Les mécanismes de l'évolution ne permettent pas de remonter le temps pour retrouver un état ancestral, selon une étude sur des mouches naines ou drosophiles (drosophila melanogaster) placées dans l'environnement de leurs ancêtres après avoir subi des mutations génétiques sur un grand nombre de générations.

Une équipe internationale de chercheurs dirigée par Henrique Teotonio, de l'Institut scientifique Gulbenkian au Portugal, a créé différentes espèces de mouches sur plus de 500 générations en les faisant vivre dans des milieux variables en laboratoire en fonction de l'humidité ou de la quantité de nourriture. «On a utilisé des milieux qui changent l'état démographique de la population, avec des intervalles entre deux générations qui varient de deux semaines à cinq semaines», a expliqué à l'AFP M. Teotonio.

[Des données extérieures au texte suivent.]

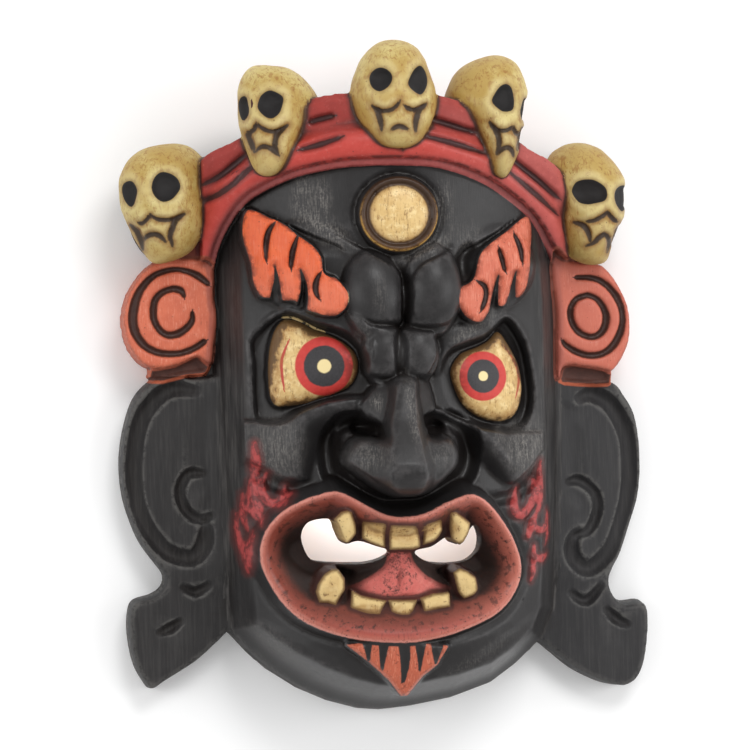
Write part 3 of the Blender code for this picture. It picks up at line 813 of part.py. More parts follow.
def skull(i):
    """rounded head set out from its own outline, with eye pits, cheek cuts, mouth and narrow jaw"""
    bm = bmesh.new()
    bmesh.ops.create_uvsphere(bm, u_segments=96, v_segments=64, radius=1.0, matrix=Matrix.Rotation(math.pi / 2, 4, 'X'))
    mid, half, ys, left, right, f, g, lean = skull_body(i)
    n = np.array([v.co[:] for v in bm.verts])
    y = mid + half * n[:, 1]
    s = np.sqrt(np.clip(n[:, 0] ** 2 + n[:, 2] ** 2, 1e-9, 1))
    c, t = n[:, 0] / s, n[:, 2] / s
    a, b = np.interp(y, ys, left), np.interp(y, ys, right)
    x = (a + b) / 2 + (b - a) / 2 * c
    z = np.where(t > 0, np.interp(y, ys, f), np.interp(y, ys, g)) * t
    carve, _, _ = skull_marks(i, *skull_sight(i, x, y, z))
    p = (np.stack(skull_leant(i, x, y, z, np.interp(y, ys, lean)), 1)
         - n * (carve * rise(-0.12, 0.12, t))[:, None] + np.array(SKULLS[i][:3]))
    for v, q in zip(bm.verts, p * MM):
        v.co = q
    me = bpy.data.meshes.new("skull")
    bm.to_mesh(me)
    bm.free()
    return me


def hollow(R):
    """the scoop at the back: follows the carving at the thickness of the wall, inside a flat rim"""
    n = int(round(HOLLOW_GRID / R.step))
    low = R.solid.copy()
    for _ in range(int(round(7.0 / R.step))):
        low = np.minimum.reduce([low, np.roll(low, 1, 0), np.roll(low, -1, 0), np.roll(low, 1, 1), np.roll(low, -1, 1)])
    for _ in range(10):
        low = (low + np.roll(low, 1, 0) + np.roll(low, -1, 0) + np.roll(low, 1, 1) + np.roll(low, -1, 1)) / 5
    X, Y, low, d = R.X[::n, ::n], R.Y[::n, ::n], low[::n, ::n], R.d_head[::n, ::n]
    z = least(low - WALL, 3.0 + 2.6 * (d - RIM), 6.0)
    z = np.where(d > RIM - 5.5, np.clip(z, -10, 80), -10)
    rows = np.nonzero((z > -9).any(1))[0]
    cols = np.nonzero((z > -9).any(0))[0]
    a, b, c, e = rows[0] - 1, rows[-1] + 2, cols[0] - 1, cols[-1] + 2
    return slab_mesh("hollow", X[0, c:e], Y[a:b, 0], z[a:b, c:e], -20.0)


def modifier(ob, kind, **kw):
    m = ob.modifiers.new(kind.title(), kind)
    for k, v in kw.items():
        setattr(m, k, v)
    return m


def applied(ob, name):
    """new object holding the evaluated mesh of ob"""
    deps = bpy.context.evaluated_depsgraph_get()
    deps.update()
    me = bpy.data.meshes.new_from_object(ob.evaluated_get(deps))
    new = link(name, me)
    bpy.data.objects.remove(ob)
    return new


def tidy(me):
    bm = bmesh.new()
    bm.from_mesh(me)
    bmesh.ops.remove_doubles(bm, verts=bm.verts[:], dist=0.00002)
    bmesh.ops.dissolve_degenerate(bm, dist=0.00002, edges=bm.edges[:])
    bmesh.ops.triangulate(bm, faces=bm.faces[:])
    bm.to_mesh(me)
    bm.free()


def main():
    for ob in list(bpy.data.objects):
        bpy.data.objects.remove(ob)
    R = front_relief(GRID)
    # the relief and the skulls are grown together into one body
    bm = bmesh.new()
    bm.from_mesh(slab_mesh("carve", R.X[0], R.Y[:, 0], R.H, -8.0))
    for i in range(5):
        bm.from_mesh(skull(i))
    me = bpy.data.meshes.new("carve")
    bm.to_mesh(me)
    bm.free()
    carve = link("carve", me)
    modifier(carve, 'REMESH', mode='VOXEL', voxel_size=VOXEL * MM)
    body = applied(carve, "body")
    # what lies under the back plane goes before thinning, so that facets are spent on the carving
    bm = bmesh.new()
    bm.from_mesh(body.data)
    bmesh.ops.bisect_plane(bm, geom=bm.verts[:] + bm.edges[:] + bm.faces[:], plane_co=(0, 0, -0.0025),
                           plane_no=(0, 0, -1), clear_outer=True)
    rim = [e for e in bm.edges if e.is_boundary]
    bmesh.ops.holes_fill(bm, edges=rim, sides=0)
    bmesh.ops.triangulate(bm, faces=bm.faces[:])
    bm.to_mesh(body.data)
    bm.free()
    modifier(body, 'DECIMATE', ratio=min(1.0, FACETS / len(body.data.polygons)), use_collapse_triangulate=True)
    body = applied(body, "body")
    scoop = link("scoop", hollow(R))
    bpy.ops.mesh.primitive_cube_add(size=1.0, location=(0, 0, -0.05))
    under = bpy.context.object
    under.name = "under"
    under.data.transform(Matrix.Diagonal((0.4, 0.4, 0.1, 1.0)))
    for cutter in (scoop, under):
        modifier(body, 'BOOLEAN', operation='DIFFERENCE', solver='EXACT', object=cutter)
        cutter.hide_render = True
        cutter.display_type = 'WIRE'
    mask = applied(body, "bhairab_mask")
    for cutter in (scoop, under):
        bpy.data.objects.remove(cutter)
    tidy(mask.data)
    # the origin goes to the middle of the underside
    co = np.array([v.co[:] for v in mask.data.vertices])
    lo, hi = co.min(0), co.max(0)
    mask.data.transform(Matrix.Translation((-(lo[0] + hi[0]) / 2, -(lo[1] + hi[1]) / 2, -lo[2])))
    mat = bpy.data.materials.new("painted_wood")
    mat.use_nodes = True
    p = mat.node_tree.nodes["Principled BSDF"]
    p.inputs["Base Color"].default_value = COLOUR
    p.inputs["Roughness"].default_value = 0.45
    p.inputs["Metallic"].default_value = 0.0
    mask.data.materials.clear()
    mask.data.materials.append(mat)
    mask.data.shade_smooth()
    mask.data.set_sharp_from_angle(angle=math.radians(35))
    print("triangles", len(mask.data.polygons), "shift mm", [round(float(-(lo[k] + hi[k]) / 2 * 1000), 3) for k in (0, 1)],
          "size mm", [round(float((hi[k] - lo[k]) * 1000), 1) for k in range(3)])


main()
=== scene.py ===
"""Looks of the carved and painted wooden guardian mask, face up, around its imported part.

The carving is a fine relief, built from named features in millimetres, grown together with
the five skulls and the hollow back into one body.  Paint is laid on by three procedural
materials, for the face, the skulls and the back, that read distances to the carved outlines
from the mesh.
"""
import bpy
import bmesh
import math
import numpy as np
from mathutils import Matrix, Vector
from mathutils.kdtree import KDTree


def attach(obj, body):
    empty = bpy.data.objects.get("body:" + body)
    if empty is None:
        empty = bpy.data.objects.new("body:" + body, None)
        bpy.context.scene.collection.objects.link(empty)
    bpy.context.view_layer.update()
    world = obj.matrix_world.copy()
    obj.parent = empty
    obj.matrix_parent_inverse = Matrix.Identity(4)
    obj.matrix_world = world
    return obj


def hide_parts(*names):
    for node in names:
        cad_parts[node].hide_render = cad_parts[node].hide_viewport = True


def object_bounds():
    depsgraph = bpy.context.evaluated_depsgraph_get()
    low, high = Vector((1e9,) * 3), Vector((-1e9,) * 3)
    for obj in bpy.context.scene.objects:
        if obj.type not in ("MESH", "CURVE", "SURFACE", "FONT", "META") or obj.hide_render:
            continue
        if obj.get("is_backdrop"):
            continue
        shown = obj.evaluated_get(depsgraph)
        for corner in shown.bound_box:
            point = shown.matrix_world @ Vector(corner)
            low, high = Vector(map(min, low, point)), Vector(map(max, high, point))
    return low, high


MM = 0.001
SHIFT = (-0.091, 3.454)       # mm, from the carving's own centre line to the part's origin
STEP = 0.6                    # mm, spacing of the relief
VOXEL = 0.68                  # mm, spacing at which the bodies are grown together
FACES = 197000
KEEP = 2e-6                   # how much finer paint holds on to its faces
EAR_THICKNESS = 16.5
WALL = 10.0
RIM = 12.0
MOUTH_FLOOR = 44.0
ROSETTE_Z = 26.0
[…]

Les scientifiques ont ensuite replacé les différents espèces de drosophiles obtenues dans leur environnement de laboratoire d'origine.

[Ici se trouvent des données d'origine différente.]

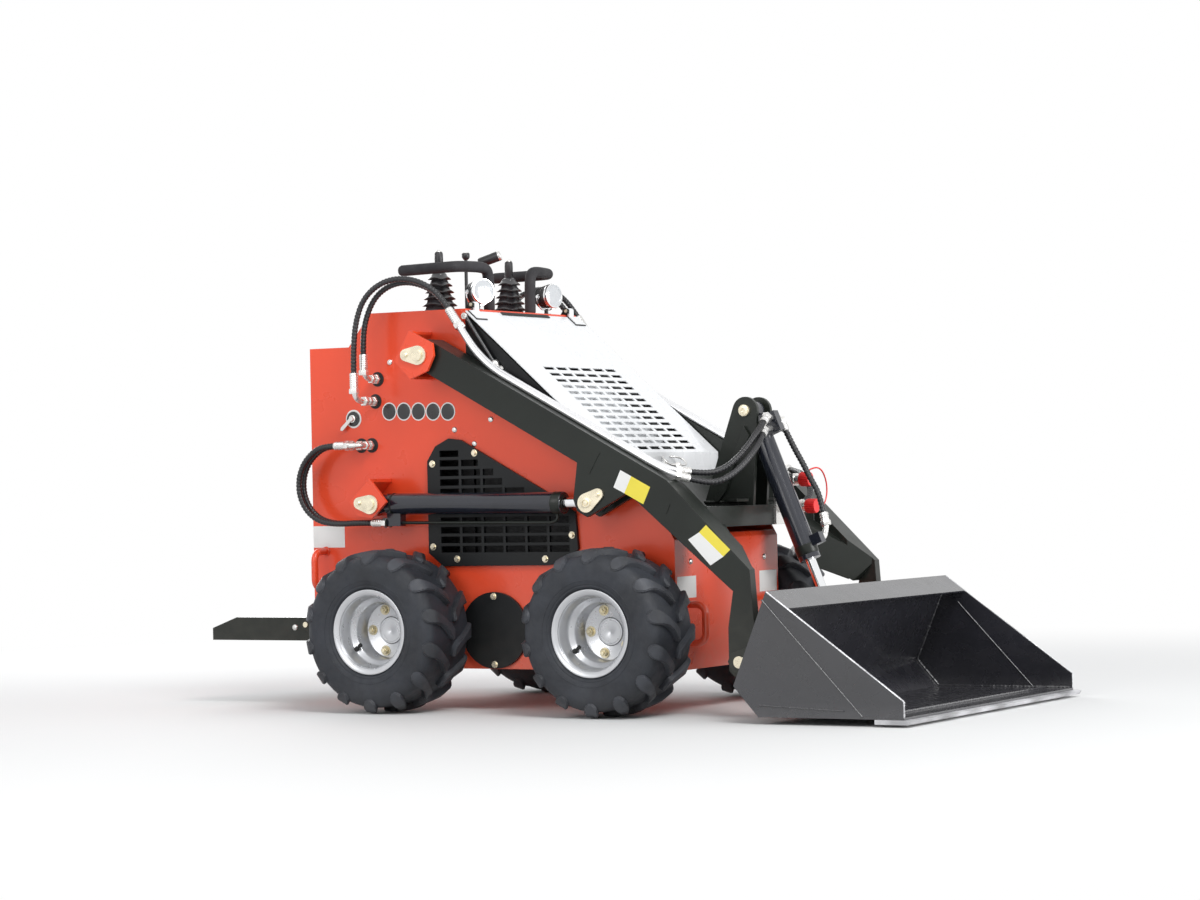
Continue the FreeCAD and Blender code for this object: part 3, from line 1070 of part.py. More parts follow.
# The tilt cylinder's hoses, from the right arm's pipes to its upper port block, and the hose from there
# down to its gland. Their y is to the left here.
TILT_HOSES = (
    ((556, -330, 637), (598, -296, 622), (632, -262, 632), (656, -220, 661), (669, -175, 698),
     (668, -129, 730), (655, -82, 754)),
    ((545, -304, 655), (583, -270, 648), (615, -232, 661), (638, -190, 692), (650, -147, 730),
     (653, -104, 764), (649, -62, 788)),
)
GLAND_HOSE = ((661, 44, 768), (683, 48, 722), (708, 50, 676), (733, 50, 629), (756, 48, 581), (775, 44, 531))
PORT_SIDE = size("port_wide / 2")
TILT_ELBOWS = (
    ((655, -82, 754), (646, -51, 770), (646, -PORT_SIDE, 770)),
    ((649, -62, 788), (647, -41, 800), (647, -PORT_SIDE, 800)),
    ((661, 44, 768), (647, 40, 800), (647, PORT_SIDE, 800)),
    ((775, 44, 531), (783, 42, 498), (777, 38, 466), (777, PORT_SIDE, 466)),
)
hoses = []
for points, bend, elbow in zip(TILT_HOSES, KNEE_BENDS, TILT_ELBOWS):
    hoses.append(tube_along(in_line(points, mirrored([bend], -1)[0], elbow[1]), size("hose_od")))
place(shape_piece("tilt_hoses", hoses), "mid_x", "0", "0")
gland_route = in_line(GLAND_HOSE, TILT_ELBOWS[2][1], TILT_ELBOWS[3][1])
place(shape_piece("gland_hose", [tube_along(gland_route, size("hose_od"))]), "mid_x", "0", "0")
place(shape_piece("tilt_elbows", [sleeved(points, size("pipe_od"), 18) for points in TILT_ELBOWS]),
      "mid_x", "0", "0")

# Quick couplers on a plate beside the tower, with dust caps, fed by hoses from the left arm's pipes.
COUPLERS = (
    # from the middle, height, the hose's points to it
    (130, 553, ((556, 330, 637), (598, 300, 627), (630, 262, 602), (645, 221, 575), (643, 178, 560))),
    (95, 628, ((545, 304, 655), (585, 272, 650), (616, 234, 644), (634, 191, 636), (638, 147, 630))),
)
hoses = []
couplers = []
caps = []
plate_x = size(f"pivot_x + {CROSS[1]}")
block_wide = size("coupler_od + 4")
couplers.append(Part.makeBox(8, 84, 148, Vector(plate_x, 74, size(f"pivot_z + {CROSS[2]}"))))
for (y, z, points), bend in zip(COUPLERS, KNEE_BENDS):
    hoses.append(tube_along(in_line(points, bend), size("hose_od")))
    block_corner = Vector(plate_x + 8, y - block_wide / 2, z - block_wide / 2)
    body = Part.makeBox(52, block_wide, block_wide, block_corner)
    nose = Part.makeCylinder(size("coupler_od") / 2, 16, Vector(plate_x + 60, y, z), Vector(1, 0, 0))
    couplers[0] = couplers[0].fuse([body, nose])
    tip = Vector(*points[-1])
    lead = (tip - Vector(*points[-2])).normalize() * 20 + tip
    face = Vector(lead.x, y + block_wide / 2, lead.z)
    couplers[0] = couplers[0].fuse(sleeved((tip, lead, face), size("pipe_od"), 14))
    caps.append(Part.makeCylinder(size("coupler_cap_od") / 2, 30, Vector(plate_x + 76, y, z),
                                  Vector(1, 0, 0)))
place(shape_piece("coupler_hoses", hoses), "mid_x", "0", "0")
place(shape_piece("quick_couplers", couplers), "mid_x", "0", "0")
place(shape_piece("coupler_caps", caps), "mid_x", "0", "0")

# Write every piece once all are sound.
doc.recompute()
for item in doc.Objects:
    if "Invalid" in item.State or "Error" in item.State:
        raise ValueError(f"{item.Label} failed: {item.State}")
for piece in pieces:
    if piece.Shape.isNull() or not piece.Shape.isValid():
        raise ValueError(f"{piece.Label} has no sound shape")
os.makedirs("parts", exist_ok=True)
for piece in pieces:
    piece.Shape.exportStep(f"parts/{piece.Label}.step")
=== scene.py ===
import math
import bmesh
import bpy
from mathutils import Matrix, Vector


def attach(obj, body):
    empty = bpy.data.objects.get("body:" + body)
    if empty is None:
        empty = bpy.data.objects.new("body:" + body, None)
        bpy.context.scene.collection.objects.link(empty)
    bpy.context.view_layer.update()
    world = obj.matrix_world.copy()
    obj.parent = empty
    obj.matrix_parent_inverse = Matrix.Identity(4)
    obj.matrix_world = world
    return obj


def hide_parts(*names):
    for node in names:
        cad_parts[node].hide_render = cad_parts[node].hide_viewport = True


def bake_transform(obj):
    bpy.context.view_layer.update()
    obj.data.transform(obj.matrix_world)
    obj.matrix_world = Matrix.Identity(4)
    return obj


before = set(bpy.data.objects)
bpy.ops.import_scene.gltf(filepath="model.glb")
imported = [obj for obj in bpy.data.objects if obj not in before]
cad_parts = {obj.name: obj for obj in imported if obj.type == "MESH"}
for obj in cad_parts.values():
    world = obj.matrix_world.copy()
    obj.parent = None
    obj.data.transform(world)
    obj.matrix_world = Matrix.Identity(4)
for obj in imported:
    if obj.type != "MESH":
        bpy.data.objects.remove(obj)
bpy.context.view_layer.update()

scene = bpy.context.scene
scene.view_settings.view_transform = "Standard"

# Camera
# A long lens to the right and ahead of the loader, at the height of its console, tipped a little to
# one side.
heading = math.radians(30.0842)
rise = math.radians(0.5138)
roll = math.radians(1.2062)
stand = Vector((4.55043, -7.89182, 0.64106))
forward = Vector((-math.sin(heading) * math.cos(rise), math.cos(heading) * math.cos(rise), math.sin(rise)))
level = Vector((math.cos(heading), math.sin(heading), 0))
upright = level.cross(forward)
across = level * math.cos(roll) - upright * math.sin(roll)
above = level * math.sin(roll) + upright * math.cos(roll)
lens = bpy.data.cameras.new("camera")
lens.sensor_width = 36
lens.lens = 96
lens.clip_end = 60
camera = bpy.data.objects.new("camera", lens)
camera.matrix_world = Matrix((
    (across.x, above.x, -forward.x, stand.x),
    (across.y, above.y, -forward.y, stand.y),
    (across.z, above.z, -forward.z, stand.z),
    (0, 0, 0, 1)))
scene.collection.objects.link(camera)
scene.camera = camera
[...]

Au bout de 50 nouvelles générations, alors que les insectes s'étaient adaptés au milieu de leurs ancêtres, ils avaient retrouvé certaines caractéristiques génétiques originelles, mais pas toutes, selon les résultats publiés dimanche dans la revue spécialisée Nature Genetics.

Il y a huit ans, le même chercheur avait déjà publié une étude présentant des conclusions allant dans le même sens, après une expérience similaire portant sur le phénotype des drosophiles, c'est à dire leurs caractéristiques observables, à la fois physiques et comportementales.

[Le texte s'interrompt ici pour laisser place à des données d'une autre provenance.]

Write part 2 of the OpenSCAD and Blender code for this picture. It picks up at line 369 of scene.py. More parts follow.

Aujourd'hui «on observe plus ou moins la même chose», a déclaré M. Teotonio.

L'analyse montre que l'évolution se produit surtout, de génération en génération, par des changements dans la distribution des allèles, qui sont les différentes formes d'un gène au sein d'une population donnée. L'apparition de mutations, donc de formes nouvelles, est plus rare.

De plus «certaines mouches revenues à leur état ancestral peuvent avoir un phénotype identique à leur aïeux, tout en étant génétiquement différentes», soulignent les chercheurs.

Ces résultats montrent que les connaissances sur les liens entre gènes et évolution restent insuffisants pour prédire la capacité d'adaptation d'une espèce sur une base génétique.

«On n'arrive à prévoir les changements au niveau de l'ADN qu'une fois sur deux», précise M. Teotonio. Cela reste insuffisant pour savoir «par exemple, comment les organismes vont pouvoir s'adapter au réchauffement global de la planète».